"The madness issue" (edição da loucura). Este é o mote das quatro capas da revista "Vogue" reveladas esta sexta-feira, 3 de julho, para a edição de julho/agosto que traz consigo o tema da saúde mental. Contudo, a edição portuguesa da revista de moda está a ser acusada de se aproveitar das doenças mentais para vender e há várias figuras públicas a pronunciarem-se nas redes sociais.
Uma delas é a modelo Sara Sampaio que comentou a fotografia publicada no Instagram da "Vogue" a 2 de julho na qual anuncia a nova edição: "Este tipo de fotos não deveria estar a representar a conversa sobre saúde mental! Acho de muito mau gosto!".
Depois do comentário que já tem mais 3 mil gostos, Sara publicou um vídeo na sua conta no qual fala sobre os seus ataques de ansiedade e pânico, na sua experiência com as doenças mentais e como a imprensa, particularmente a portuguesa, a fragilizou. “Isto marca-me pela forma como a saúde mental é tratada nas notícias, especialmente nas notícias”, diz.
As criticas da modelo continuaram na página de Instagram da revista este sábado, 4 de julho, data em que a "Vogue" publicou uma descrição na qual explica o objetivo da capa e o conteúdo presente na revista: "A nossa intenção é abrir o tópico da saúde mental e trazer para a mesa de discussão as instituições, a ciência e as pessoas que estão envolvidas com a saúde mental nos tempos que correm".
Na descrição, a "Vogue" acrescenta ainda que "no interior da edição, encontram-se entrevistas e contributos de psiquiatras, sociólogos, psicólogos e outros especialistas na área. A saúde mental é apenas um dos tópicos abordados nesta edição e nunca é confundido com o tema 'loucura', é antes abordado como um lado do comportamento humano". Perante a nova publicação, a modelo Sara Sampaio volta a pronunciar-se.
"Wow, pensava que não podia ficar mais desapontada com a vogue portugal, mas depois li esta 'justificação'. É por respostas e capas destas que muita gente ainda tem vergonha de pedir ajuda psicológica", escreve.
Também a apresentadora Rita Ferro Rodrigues recorreu ao Instagram para se referir à capa como “lamentável”, defendendo que “estigmatiza a saúde mental” e que "remete para os tempos horríficos das lobotomias e dos choques elétricos. A doença mental não se romantiza, nem se glamoriza.”
O tema também já foi comentado por uma especialista em psicoterapia psicanalítica e psicanálise, Sílvia Baptista, no Instagram, fazendo uma reflexão sobre a capa que está no centro da polémica: "Esta capa da @vogueportugal é tudo o que a conversa sobre a saúde mental não precisa", começa. "Não é a glamourizar a saúde mental que a mensagem passa. Não é com filtros fashion e poses estudadas que chamam a atenção para o que quer que seja. Esta capa é pobrezinha, ignorante, provinciana na sua pior expressão", diz a especialista que mostra conhecer bem a realidade dos hospitais psiquiátricos e que nada têm que ver com o que a capa mostra.

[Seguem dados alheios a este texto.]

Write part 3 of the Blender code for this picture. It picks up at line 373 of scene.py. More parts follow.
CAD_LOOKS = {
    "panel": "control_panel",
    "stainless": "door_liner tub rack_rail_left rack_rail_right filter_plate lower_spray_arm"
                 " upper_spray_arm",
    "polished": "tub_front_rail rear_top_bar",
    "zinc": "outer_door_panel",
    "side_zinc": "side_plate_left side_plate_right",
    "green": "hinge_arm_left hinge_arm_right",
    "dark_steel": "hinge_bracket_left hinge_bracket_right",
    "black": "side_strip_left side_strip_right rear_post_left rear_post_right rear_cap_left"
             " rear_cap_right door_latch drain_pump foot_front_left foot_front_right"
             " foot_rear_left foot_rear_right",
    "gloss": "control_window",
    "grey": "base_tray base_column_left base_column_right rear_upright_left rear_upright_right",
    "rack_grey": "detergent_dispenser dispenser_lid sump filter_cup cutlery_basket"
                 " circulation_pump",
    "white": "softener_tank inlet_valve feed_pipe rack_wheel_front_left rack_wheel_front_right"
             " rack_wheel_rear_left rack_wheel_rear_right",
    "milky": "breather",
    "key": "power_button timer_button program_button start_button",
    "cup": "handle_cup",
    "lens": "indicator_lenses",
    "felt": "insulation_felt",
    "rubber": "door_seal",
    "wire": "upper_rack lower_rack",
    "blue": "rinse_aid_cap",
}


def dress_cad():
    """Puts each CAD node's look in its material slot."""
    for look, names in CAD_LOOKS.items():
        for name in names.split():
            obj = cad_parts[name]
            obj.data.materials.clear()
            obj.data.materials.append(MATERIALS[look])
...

"De tão pobre e preguiçosa que é, devia iniciar, pela mão dos seus 'criativos', uma conversa à séria sobre saúde mental. Porque se serve para vender revistas, também servirá para este intuito", acrescenta.
A discussão já chegou ao jornal britânico "The Guardian", que sublinha o “muito mau gosto” da capa portuguesa. A respeito desse artigo o director criativo José Santana diz que se a imagem parece sombria é porque o assunto o é, diz num comunicado enviado ao "The Guardian".

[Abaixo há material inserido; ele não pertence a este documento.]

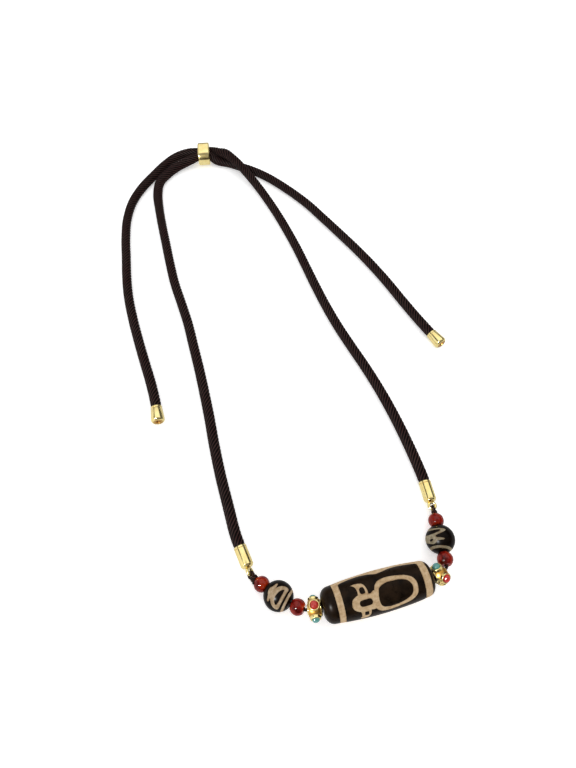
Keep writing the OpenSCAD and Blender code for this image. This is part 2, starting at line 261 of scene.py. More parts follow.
@dataclass(frozen=True)
class Carnelian(Finish):
    """Carnelian, drilled and tumbled to a glassy polish.

    It gives the eye a deep red-brown that lets some light through, so its heart glows in
    uneven orange clouds and its rim stays dark.
    """

    label: str = "polished_carnelian"
    slot: str = "carnelian"
    deep: str = "#4e0704"
    body: str = "#86140a"
    glow: str = "#a83210"

    def dress(self, add: Callable, where: bpy.types.NodeSocket) -> dict:
        """Adds the clouds and the light that goes a little way in.

        Args:
            add: Adds a node to the material: its kind, then its settings.
            where: The piece's object coordinates.

        Returns:
            What goes into the surface shader, by the name of its input.
        """
        cloud = add("TexNoise", {"Vector": where, "Scale": per_metre(3.0), "Detail": 3.0,
                                 "Roughness": 0.5})
        cloud = add("ValToRGB", {"Fac": cloud, "stops": (
            (0.34, self.deep), (0.5, self.body), (0.68, self.glow))})
        vein = add("TexNoise", {"Vector": where, "Scale": per_metre(1.1), "Detail": 5.0,
                                "Roughness": 0.7})
        vein = add("MapRange", {"Value": vein, "From Min": 0.58, "From Max": 0.75, "To Max": 0.3})
        colour = add("Mix", {"data_type": "RGBA", "Factor": vein, "A": cloud, "B": self.deep})
        wave = add("TexNoise", {"Vector": where, "Scale": per_metre(1.5), "Detail": 2.0})
        relief = add("Bump", {"Height": wave, "Distance": 0.03 * MM, "Strength": 0.35})
        return {"Base Color": colour, "Roughness": 0.08, "IOR": 1.54,
                "Specular IOR Level": 0.22, "Subsurface Weight": 0.4,
                "Subsurface Radius": (1.0, 0.25, 0.1), "Subsurface Scale": 1.2 * MM,
                "Normal": relief}


@dataclass(frozen=True)
class GoldPlate(Finish):
    """Brass, polished and plated with pale gold.

    It gives the eye near-white highlights beside dark reflections, with a darker brown painted
    in the hollows as shade. The mesh carries "hollow", 1 where this painted shade is fullest.
    """

    label: str = "polished_gold_plate"
    slot: str = "gold_metal"
    plate: str = "#f8e7a4"
    warm: str = "#f0d78c"
    # the brown of the painted shade in the hollows
    film: str = "#a9741f"
    gloss: float = 0.16

    def dress(self, add: Callable, where: bpy.types.NodeSocket) -> dict:
        """Adds the plate, its faint handling marks and the painted shade in the hollows.

        Args:
            add: Adds a node to the material: its kind, then its settings.
            where: The piece's object coordinates.

        Returns:
            What goes into the surface shader, by the name of its input.
        """
        hollow = add("Attribute", {"attribute_name": "hollow"}).outputs["Fac"]
        tone = add("TexNoise", {"Vector": where, "Scale": per_metre(3.0), "Detail": 4.0})
        tone = add("ValToRGB", {"Fac": tone, "stops": ((0.35, self.plate), (0.7, self.warm))})
        patch = add("TexNoise", {"Vector": where, "Scale": per_metre(0.6), "Detail": 3.0})
        patch = add("MapRange", {"Value": patch, "From Min": 0.2, "From Max": 0.7,
                                 "To Min": 0.7, "To Max": 1.0})
        # Painted shade: the hollows darken to brown, unevenly, where little light would reach.
        film = add("Math", {"operation": "MULTIPLY", 0: hollow, 1: patch})
        colour = add("Mix", {"data_type": "RGBA", "Factor": film, "A": tone, "B": self.film})
        marks = add("TexNoise", {"Vector": where, "Scale": per_metre(1.2), "Detail": 5.0,
                                 "Roughness": 0.7})
        marks = add("MapRange", {"Value": marks, "From Min": 0.3, "From Max": 0.75,
                                 "To Min": self.gloss - 0.04, "To Max": self.gloss + 0.07})
        gloss = add("Math", {"operation": "MULTIPLY_ADD", 0: film, 1: 0.25, 2: marks})
        wave = add("TexNoise", {"Vector": where, "Scale": per_metre(0.8), "Detail": 3.0})
        relief = add("Bump", {"Height": wave, "Distance": 0.01 * MM, "Strength": 0.3})
        return {"Base Color": colour, "Roughness": gloss, "Metallic": 1.0,
                "Normal": relief}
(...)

José Santana defende que não há nada de ofensivo na imagem, diz ao jornal "Público", e que aquilo que se vê é a personagem principal a ser cuidada por duas enfermeiras que, no caso, são a mãe e a avó da modelo — Simona Kirchnerova — num hospital psiquiátrico em Bratislava. No comunicado enviado ao jornal britânico José Santana acrescenta ainda que a imagem é uma homenagem aos doentes e aos profissionais de saúde. “Também queremos trazer para o debate as instituições, a ciência e as áreas que hoje lidam com a doença mental”, acrescenta o mesmo texto.
Já a directora da edição portuguesa da revista internacional, Sofia Lucas, reage defendendo que “estão a julgar o livro pela capa", diz ao "Público". “Trata-se de um julgamento precipitado porque as capas são polémicas mas ainda ninguém leu os temas. Abordamos temas importantes”, acrescenta. Já José Santana, no comunicado, diz ainda: “Como director criativo preocupa-me a liberdade artística ser atacada, porque parece que não se pode tocar em nenhum assunto”.